The Chair: I thought the labour one might be new. Lord Gold has a quick question that he might want to put as he is now with us. 

Q65 Lord Gold: Thank you very much indeed. I thought I had lost my opportunity as I was cut off. The FTA removes tariffs on beef and lamb but not chicken. Although it is not of great relevance to me, with pigmeat why is that?

Emily Rees: Very simply, because Australia is not competitive in those areas. It actually liberalises certain poultry meats. There is liberalisation on turkey, guinea fowl and duck, but when it comes to chicken Australia basically produces only for its domestic economy. It does not have many exports of poultry, so that is not really an area in which it is particularly competitive.

The same goes for pork. Both those areas together account for less than 5% of exports of the agricultural production of Australia.
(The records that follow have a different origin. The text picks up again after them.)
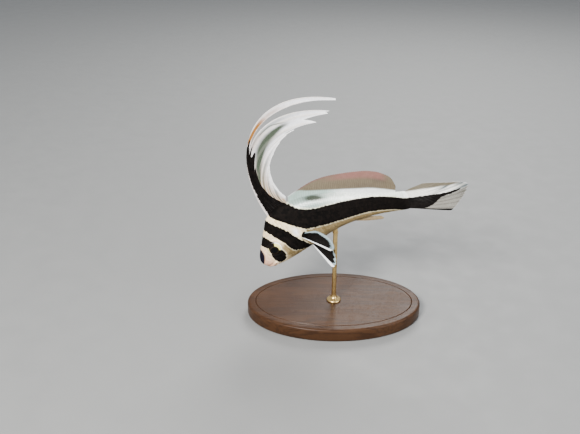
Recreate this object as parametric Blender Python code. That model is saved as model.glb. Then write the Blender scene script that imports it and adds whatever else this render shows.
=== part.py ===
"""A jack-knife drum fish, life size, hovering head down on a plain display stand.

Metres, +Z up. The fish faces -X with its left side to -Y. The origin is the middle of the
underside of the stand's base. Lengths of the fish are shares of its standard length, the
distance from the snout to the root of the tail fin, measured along a curved body line.
"""

import math

import bmesh
import bpy
import numpy as np
from mathutils import Matrix, Vector

STANDARD_LENGTH = 0.095
GAP = 0.0003
FIN_THICKNESS = 0.00055
RAY_THICKNESS = 0.00095
TIP_THICKNESS = 0.00042

# The body line: how it points at the head, along the rear body and at the tip of the tail fin.
HEAD_YAW = math.radians(9)
REAR_YAW = math.radians(-18)
TAIL_TIP_YAW = math.radians(20)
HEAD_PITCH = math.radians(42)
REAR_PITCH = math.radians(17)
STIFF_HEAD = 0.18
YAW_SETTLES = 0.82
PITCH_SETTLES = 0.66
TAIL_FIN_ROOT = 1.0
TAIL_FIN_TIP = 1.38
ANCHOR_STATION = 0.56
ANCHOR_HEIGHT = 0.066

# Half sections of the body: height of the back, depth of the belly and half width.
BACK = [
    (0.0, 0.0), (0.006, 0.026), (0.02, 0.046), (0.05, 0.074), (0.10, 0.112), (0.16, 0.160),
    (0.22, 0.205), (0.27, 0.218), (0.34, 0.207), (0.42, 0.184), (0.52, 0.155), (0.64, 0.124),
    (0.76, 0.099), (0.88, 0.079), (1.0, 0.069),
]
BELLY = [
    (0.0, 0.0), (0.006, 0.026), (0.02, 0.046), (0.05, 0.068), (0.10, 0.088), (0.18, 0.108),
    (0.28, 0.120), (0.38, 0.121), (0.50, 0.104), (0.60, 0.083), (0.70, 0.063), (0.84, 0.048),
    (1.0, 0.046),
]
WIDTH = [
    (0.0, 0.0), (0.006, 0.020), (0.02, 0.036), (0.05, 0.052), (0.10, 0.066), (0.16, 0.076),
    (0.24, 0.084), (0.33, 0.086), (0.45, 0.078), (0.58, 0.062), (0.72, 0.043), (0.86, 0.027),
    (0.95, 0.017), (1.0, 0.0095),
]


def smooth(t):
    """0 before 0, 1 after 1, and an even turn between them."""
    t = np.clip(t, 0.0, 1.0)
    return t * t * (3.0 - 2.0 * t)


def through(points, x):
    """A smooth curve through (place, value) points, read at x."""
    xs, ys = (np.array(c, float) for c in zip(*points))
    slopes = np.gradient(ys, xs)
    x = np.clip(np.asarray(x, float), xs[0], xs[-1])
    i = np.clip(np.searchsorted(xs, x, side="right") - 1, 0, len(xs) - 2)
    step = xs[i + 1] - xs[i]
    t = (x - xs[i]) / step
    rise = ys[i + 1] - ys[i]
    m0, m1 = slopes[i] * step, slopes[i + 1] * step
    return ys[i] + t * (m0 + t * (3 * rise - 2 * m0 - m1 + t * (m0 + m1 - 2 * rise)))


def profile(points, s):
    """A body profile at station s: rounded at the snout, because it grows with the root of s."""
    return through([(math.sqrt(a), b) for a, b in points], np.sqrt(np.clip(s, 0.0, 1.0)))


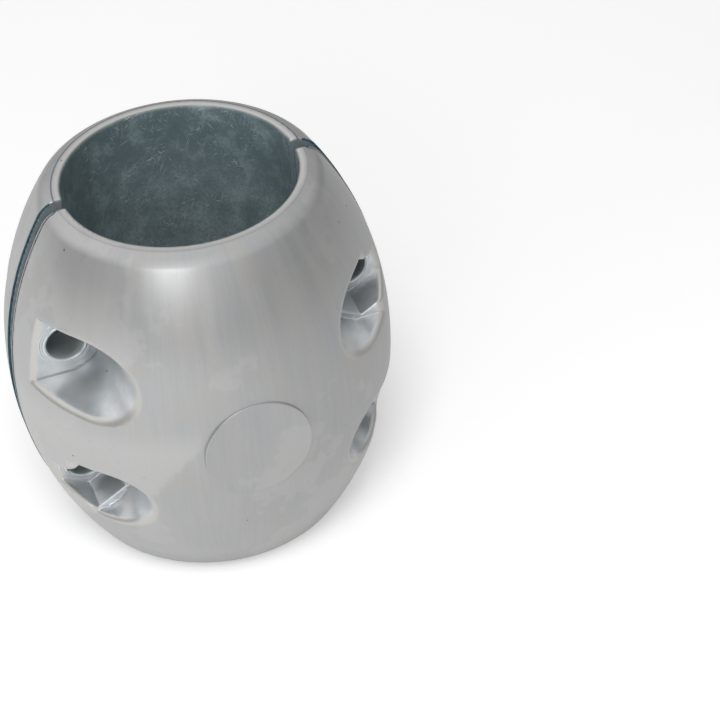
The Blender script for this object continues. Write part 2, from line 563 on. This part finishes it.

When it comes to pork production, there is the use of ractopamine; Australia is one of the countries that uses it. That pork would not be allowed into the UK under UK food standards, so it was not seen as an advantage for either side.

From the British side, obviously given that there is liberalisation in beef and lamb, and that was considered sufficient to close the deal with Australia, there might also be willingness to keep some quotas in hand for future agreements, whereby those will be offensives with other trading partners.

Lord Gold: Thank you.

The Chair: Thank you. We have kept our witnesses half an hour longer than we undertook to at the beginning, so I thank you very much for the quality of the answers you have given and for the amount of preparation you clearly did before arriving today. If anything we have asked you has triggered other things, and you want to put some other ideas in writing, they would be very welcome. For the moment, I thank the three of you very much.